_What the exercise asks:_ Your task is to reproduce word for word the lines running from the line containing "across = foot_x - nose_x" to the line containing "obj.matrix_world = Matrix.Identity(4)", inclusive. Nothing else belongs in the answer.

Items from a data source:
[Start]

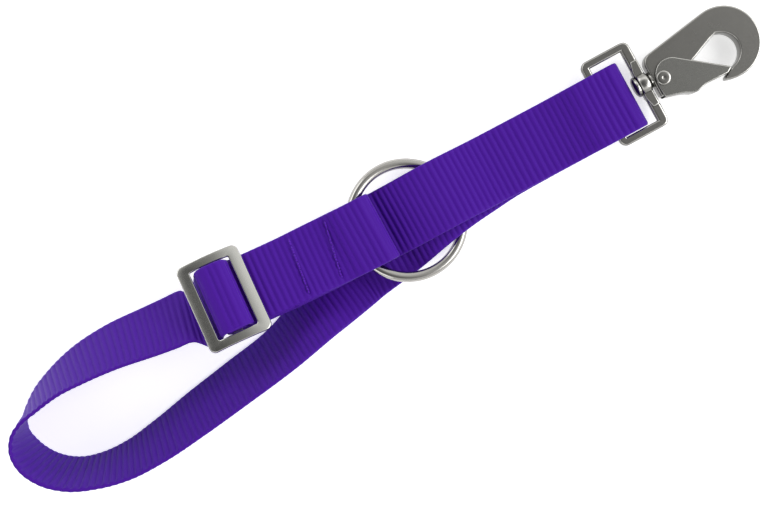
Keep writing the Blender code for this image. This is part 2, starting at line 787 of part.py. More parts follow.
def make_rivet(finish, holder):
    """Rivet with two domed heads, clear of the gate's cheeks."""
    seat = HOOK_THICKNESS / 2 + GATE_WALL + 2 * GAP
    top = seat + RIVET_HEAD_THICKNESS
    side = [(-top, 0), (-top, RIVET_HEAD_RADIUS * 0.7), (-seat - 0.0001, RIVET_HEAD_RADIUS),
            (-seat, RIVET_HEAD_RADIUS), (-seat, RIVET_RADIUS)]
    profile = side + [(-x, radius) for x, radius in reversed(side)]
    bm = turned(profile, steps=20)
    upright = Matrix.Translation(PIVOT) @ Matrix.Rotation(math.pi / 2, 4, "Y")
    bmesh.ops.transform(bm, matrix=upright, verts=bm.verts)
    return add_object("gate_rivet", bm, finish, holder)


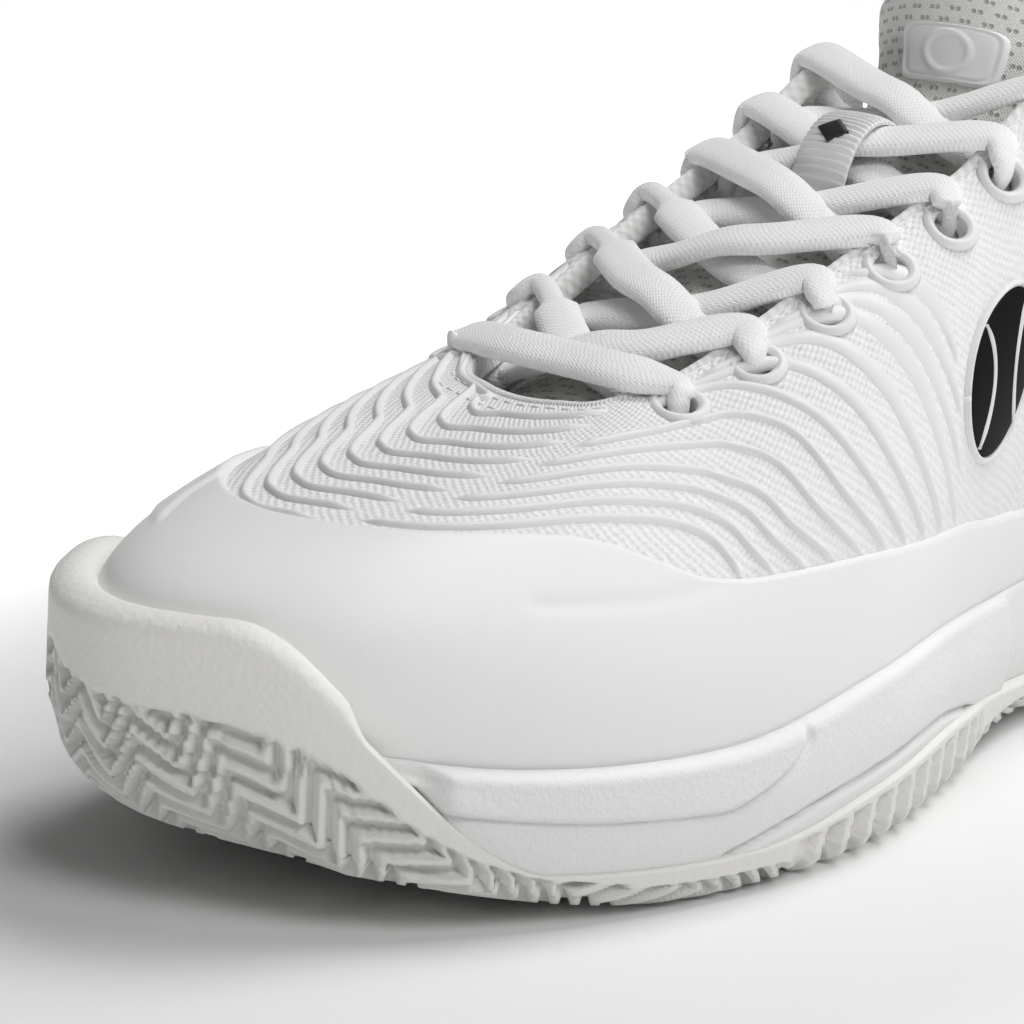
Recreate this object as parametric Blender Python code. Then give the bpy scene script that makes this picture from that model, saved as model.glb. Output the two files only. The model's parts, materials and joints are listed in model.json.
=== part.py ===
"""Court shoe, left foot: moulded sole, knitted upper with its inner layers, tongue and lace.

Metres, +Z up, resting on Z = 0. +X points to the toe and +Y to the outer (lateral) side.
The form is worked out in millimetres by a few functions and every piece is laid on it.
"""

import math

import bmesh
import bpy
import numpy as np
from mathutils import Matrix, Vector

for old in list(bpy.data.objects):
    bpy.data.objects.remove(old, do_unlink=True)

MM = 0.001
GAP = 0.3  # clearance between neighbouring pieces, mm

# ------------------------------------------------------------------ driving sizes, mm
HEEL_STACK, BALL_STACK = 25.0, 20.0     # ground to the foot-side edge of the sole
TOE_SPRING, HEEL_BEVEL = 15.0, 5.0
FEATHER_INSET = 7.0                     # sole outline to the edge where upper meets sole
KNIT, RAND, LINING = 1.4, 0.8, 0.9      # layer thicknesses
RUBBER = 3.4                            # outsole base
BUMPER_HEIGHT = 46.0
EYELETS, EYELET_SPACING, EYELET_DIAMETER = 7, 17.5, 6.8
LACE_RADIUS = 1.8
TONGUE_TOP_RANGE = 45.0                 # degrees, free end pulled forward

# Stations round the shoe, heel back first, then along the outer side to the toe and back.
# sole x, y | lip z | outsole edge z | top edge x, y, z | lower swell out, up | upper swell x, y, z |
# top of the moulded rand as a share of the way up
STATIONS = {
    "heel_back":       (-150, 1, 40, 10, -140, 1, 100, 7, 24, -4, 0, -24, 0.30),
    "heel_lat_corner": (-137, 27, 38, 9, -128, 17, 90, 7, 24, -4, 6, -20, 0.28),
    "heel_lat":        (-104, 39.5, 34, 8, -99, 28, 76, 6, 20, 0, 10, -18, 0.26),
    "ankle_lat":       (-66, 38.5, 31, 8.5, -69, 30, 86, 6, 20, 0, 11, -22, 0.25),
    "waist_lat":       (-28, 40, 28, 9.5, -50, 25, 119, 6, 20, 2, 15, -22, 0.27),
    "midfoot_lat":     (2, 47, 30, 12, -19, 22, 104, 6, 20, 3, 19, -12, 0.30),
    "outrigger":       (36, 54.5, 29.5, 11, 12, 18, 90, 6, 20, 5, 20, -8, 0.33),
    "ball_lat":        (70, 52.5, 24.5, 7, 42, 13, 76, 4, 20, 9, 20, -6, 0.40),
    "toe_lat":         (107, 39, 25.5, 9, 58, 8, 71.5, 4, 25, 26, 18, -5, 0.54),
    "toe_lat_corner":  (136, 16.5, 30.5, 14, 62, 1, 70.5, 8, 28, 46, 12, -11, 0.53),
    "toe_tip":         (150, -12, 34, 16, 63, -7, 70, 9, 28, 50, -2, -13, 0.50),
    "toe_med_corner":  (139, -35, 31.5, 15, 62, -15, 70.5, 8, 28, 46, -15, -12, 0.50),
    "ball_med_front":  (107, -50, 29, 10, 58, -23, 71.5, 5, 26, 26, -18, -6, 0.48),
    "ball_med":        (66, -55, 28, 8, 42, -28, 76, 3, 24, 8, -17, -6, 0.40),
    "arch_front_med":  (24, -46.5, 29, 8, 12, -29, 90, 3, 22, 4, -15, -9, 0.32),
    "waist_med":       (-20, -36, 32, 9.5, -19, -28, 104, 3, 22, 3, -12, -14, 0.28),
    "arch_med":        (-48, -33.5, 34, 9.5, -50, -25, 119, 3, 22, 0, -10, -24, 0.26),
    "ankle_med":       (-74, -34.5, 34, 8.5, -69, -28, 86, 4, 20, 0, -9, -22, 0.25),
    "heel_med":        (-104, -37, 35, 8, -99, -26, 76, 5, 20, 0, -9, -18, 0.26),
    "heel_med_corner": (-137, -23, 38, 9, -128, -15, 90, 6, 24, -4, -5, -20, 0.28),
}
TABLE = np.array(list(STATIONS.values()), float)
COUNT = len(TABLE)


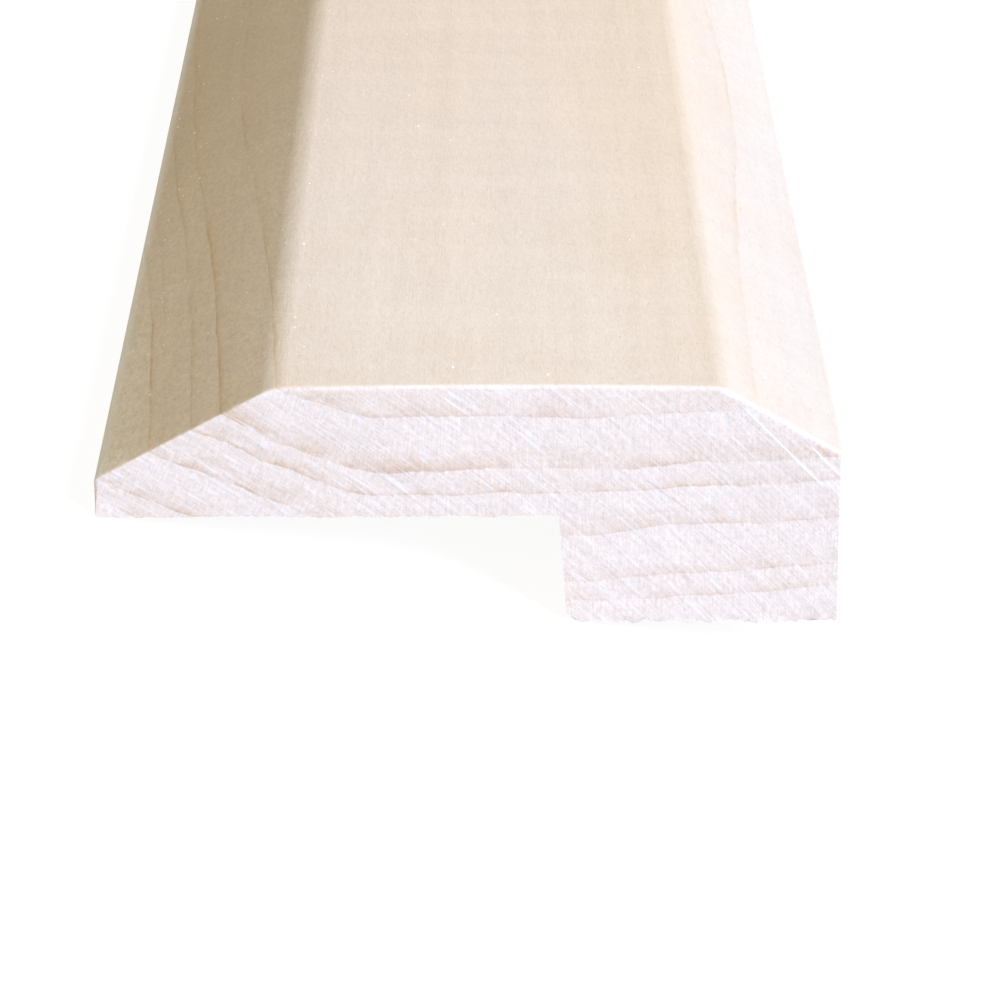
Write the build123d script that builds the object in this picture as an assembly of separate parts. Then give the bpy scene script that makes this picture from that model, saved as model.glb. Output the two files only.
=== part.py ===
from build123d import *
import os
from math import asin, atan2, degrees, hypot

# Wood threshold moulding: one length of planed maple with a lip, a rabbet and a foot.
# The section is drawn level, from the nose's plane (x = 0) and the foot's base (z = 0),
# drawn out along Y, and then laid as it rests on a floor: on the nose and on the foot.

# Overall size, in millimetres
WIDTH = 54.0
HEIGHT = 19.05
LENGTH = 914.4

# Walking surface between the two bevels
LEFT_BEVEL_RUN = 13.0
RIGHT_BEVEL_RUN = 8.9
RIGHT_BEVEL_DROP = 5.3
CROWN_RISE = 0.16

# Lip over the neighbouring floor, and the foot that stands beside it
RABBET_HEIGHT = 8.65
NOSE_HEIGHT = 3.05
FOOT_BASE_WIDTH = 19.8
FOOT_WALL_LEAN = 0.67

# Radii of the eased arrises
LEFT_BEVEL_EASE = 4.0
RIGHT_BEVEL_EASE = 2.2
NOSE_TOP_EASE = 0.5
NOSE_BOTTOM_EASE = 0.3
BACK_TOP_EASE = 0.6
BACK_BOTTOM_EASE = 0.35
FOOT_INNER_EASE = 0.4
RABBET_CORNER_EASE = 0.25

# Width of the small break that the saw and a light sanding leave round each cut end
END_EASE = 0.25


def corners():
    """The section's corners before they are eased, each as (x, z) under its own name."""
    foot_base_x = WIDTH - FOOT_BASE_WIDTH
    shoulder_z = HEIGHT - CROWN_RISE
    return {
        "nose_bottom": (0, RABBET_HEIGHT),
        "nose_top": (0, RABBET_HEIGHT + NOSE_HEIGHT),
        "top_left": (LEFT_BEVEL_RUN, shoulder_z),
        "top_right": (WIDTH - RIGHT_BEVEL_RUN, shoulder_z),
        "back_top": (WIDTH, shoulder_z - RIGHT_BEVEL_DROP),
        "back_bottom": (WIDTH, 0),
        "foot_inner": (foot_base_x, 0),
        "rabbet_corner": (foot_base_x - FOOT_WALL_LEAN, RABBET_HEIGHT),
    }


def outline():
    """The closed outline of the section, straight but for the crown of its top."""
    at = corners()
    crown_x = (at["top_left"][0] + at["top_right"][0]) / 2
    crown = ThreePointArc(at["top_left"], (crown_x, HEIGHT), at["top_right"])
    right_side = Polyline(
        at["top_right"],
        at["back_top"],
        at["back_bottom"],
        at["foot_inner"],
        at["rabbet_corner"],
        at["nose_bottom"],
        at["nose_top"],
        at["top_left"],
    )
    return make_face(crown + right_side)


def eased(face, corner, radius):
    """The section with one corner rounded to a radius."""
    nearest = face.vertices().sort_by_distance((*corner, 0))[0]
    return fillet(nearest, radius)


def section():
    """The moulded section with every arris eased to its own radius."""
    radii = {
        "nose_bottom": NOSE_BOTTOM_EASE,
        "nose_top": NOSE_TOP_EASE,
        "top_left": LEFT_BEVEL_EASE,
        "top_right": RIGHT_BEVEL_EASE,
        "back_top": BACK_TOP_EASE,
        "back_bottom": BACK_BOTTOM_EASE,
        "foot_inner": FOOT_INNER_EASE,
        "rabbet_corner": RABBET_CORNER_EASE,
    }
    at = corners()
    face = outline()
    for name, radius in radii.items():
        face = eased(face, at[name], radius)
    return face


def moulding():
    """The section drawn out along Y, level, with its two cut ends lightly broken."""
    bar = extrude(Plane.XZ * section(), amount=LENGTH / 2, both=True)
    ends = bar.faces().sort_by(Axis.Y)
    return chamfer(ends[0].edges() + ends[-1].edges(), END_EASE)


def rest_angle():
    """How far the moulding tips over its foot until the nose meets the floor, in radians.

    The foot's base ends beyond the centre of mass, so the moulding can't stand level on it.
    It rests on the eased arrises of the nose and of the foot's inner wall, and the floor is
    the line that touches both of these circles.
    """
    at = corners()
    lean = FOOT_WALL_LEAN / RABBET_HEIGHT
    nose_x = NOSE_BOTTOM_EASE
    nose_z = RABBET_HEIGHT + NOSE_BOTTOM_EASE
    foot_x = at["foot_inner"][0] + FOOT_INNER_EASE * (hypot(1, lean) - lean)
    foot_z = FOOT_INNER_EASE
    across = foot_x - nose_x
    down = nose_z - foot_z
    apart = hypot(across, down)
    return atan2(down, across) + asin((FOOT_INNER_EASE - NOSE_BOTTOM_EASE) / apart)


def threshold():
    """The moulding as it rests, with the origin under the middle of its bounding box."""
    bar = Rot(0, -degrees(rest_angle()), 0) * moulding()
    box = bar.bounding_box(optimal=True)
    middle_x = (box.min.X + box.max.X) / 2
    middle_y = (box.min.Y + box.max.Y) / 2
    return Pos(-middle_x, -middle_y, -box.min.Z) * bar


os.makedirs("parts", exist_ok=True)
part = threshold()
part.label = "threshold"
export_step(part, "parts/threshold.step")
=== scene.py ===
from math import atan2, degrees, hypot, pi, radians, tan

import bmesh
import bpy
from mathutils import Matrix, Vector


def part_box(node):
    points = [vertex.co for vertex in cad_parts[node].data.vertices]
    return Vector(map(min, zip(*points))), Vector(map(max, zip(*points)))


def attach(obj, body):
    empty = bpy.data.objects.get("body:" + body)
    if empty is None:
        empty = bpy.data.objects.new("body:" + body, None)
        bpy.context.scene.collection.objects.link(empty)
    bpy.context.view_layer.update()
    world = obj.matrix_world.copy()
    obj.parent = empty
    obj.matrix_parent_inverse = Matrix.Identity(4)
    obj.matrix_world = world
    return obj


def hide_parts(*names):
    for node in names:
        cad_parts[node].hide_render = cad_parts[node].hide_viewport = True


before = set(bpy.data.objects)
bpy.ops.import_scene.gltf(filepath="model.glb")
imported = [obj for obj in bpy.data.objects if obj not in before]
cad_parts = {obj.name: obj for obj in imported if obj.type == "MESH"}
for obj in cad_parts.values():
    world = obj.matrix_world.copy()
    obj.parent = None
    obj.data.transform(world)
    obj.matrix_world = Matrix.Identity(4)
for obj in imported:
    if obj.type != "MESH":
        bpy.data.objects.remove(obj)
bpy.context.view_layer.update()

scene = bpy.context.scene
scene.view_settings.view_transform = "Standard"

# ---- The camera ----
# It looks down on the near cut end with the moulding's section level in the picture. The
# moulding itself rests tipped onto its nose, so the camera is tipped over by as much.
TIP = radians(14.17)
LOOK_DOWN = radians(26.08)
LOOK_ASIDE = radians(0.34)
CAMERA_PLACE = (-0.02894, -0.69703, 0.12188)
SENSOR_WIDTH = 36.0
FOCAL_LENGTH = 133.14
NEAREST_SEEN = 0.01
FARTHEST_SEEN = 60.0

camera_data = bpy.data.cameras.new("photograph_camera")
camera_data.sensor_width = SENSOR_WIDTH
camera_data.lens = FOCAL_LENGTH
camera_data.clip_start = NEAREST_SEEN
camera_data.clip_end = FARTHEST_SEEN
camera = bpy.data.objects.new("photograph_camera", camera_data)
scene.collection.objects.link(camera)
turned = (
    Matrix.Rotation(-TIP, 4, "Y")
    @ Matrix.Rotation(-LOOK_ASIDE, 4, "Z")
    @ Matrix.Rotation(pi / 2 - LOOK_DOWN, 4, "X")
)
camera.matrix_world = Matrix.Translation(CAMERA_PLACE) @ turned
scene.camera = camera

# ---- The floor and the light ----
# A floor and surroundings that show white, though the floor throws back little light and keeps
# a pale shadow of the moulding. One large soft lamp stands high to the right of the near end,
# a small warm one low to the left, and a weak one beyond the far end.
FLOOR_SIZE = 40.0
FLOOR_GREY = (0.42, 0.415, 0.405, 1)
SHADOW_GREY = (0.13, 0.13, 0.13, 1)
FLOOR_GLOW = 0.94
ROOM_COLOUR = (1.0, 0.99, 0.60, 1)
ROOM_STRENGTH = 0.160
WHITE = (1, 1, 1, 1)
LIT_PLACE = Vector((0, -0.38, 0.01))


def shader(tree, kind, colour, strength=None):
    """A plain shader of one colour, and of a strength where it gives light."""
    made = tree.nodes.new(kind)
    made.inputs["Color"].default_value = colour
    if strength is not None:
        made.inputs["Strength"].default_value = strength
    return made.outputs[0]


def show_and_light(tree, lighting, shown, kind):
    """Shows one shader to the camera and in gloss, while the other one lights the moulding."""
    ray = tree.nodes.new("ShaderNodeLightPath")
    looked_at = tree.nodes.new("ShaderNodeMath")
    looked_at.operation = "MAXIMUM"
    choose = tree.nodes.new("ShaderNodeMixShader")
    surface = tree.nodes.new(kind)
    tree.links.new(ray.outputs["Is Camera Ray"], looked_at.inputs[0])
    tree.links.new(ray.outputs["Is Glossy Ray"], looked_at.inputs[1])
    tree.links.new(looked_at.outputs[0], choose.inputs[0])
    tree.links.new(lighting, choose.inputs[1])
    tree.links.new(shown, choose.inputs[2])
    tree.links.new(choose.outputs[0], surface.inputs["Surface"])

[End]

_Answer to this task:_
    across = foot_x - nose_x
    down = nose_z - foot_z
    apart = hypot(across, down)
    return atan2(down, across) + asin((FOOT_INNER_EASE - NOSE_BOTTOM_EASE) / apart)


def threshold():
    """The moulding as it rests, with the origin under the middle of its bounding box."""
    bar = Rot(0, -degrees(rest_angle()), 0) * moulding()
    box = bar.bounding_box(optimal=True)
    middle_x = (box.min.X + box.max.X) / 2
    middle_y = (box.min.Y + box.max.Y) / 2
    return Pos(-middle_x, -middle_y, -box.min.Z) * bar


os.makedirs("parts", exist_ok=True)
part = threshold()
part.label = "threshold"
export_step(part, "parts/threshold.step")
=== scene.py ===
from math import atan2, degrees, hypot, pi, radians, tan

import bmesh
import bpy
from mathutils import Matrix, Vector


def part_box(node):
    points = [vertex.co for vertex in cad_parts[node].data.vertices]
    return Vector(map(min, zip(*points))), Vector(map(max, zip(*points)))


def attach(obj, body):
    empty = bpy.data.objects.get("body:" + body)
    if empty is None:
        empty = bpy.data.objects.new("body:" + body, None)
        bpy.context.scene.collection.objects.link(empty)
    bpy.context.view_layer.update()
    world = obj.matrix_world.copy()
    obj.parent = empty
    obj.matrix_parent_inverse = Matrix.Identity(4)
    obj.matrix_world = world
    return obj


def hide_parts(*names):
    for node in names:
        cad_parts[node].hide_render = cad_parts[node].hide_viewport = True


before = set(bpy.data.objects)
bpy.ops.import_scene.gltf(filepath="model.glb")
imported = [obj for obj in bpy.data.objects if obj not in before]
cad_parts = {obj.name: obj for obj in imported if obj.type == "MESH"}
for obj in cad_parts.values():
    world = obj.matrix_world.copy()
    obj.parent = None
    obj.data.transform(world)
    obj.matrix_world = Matrix.Identity(4)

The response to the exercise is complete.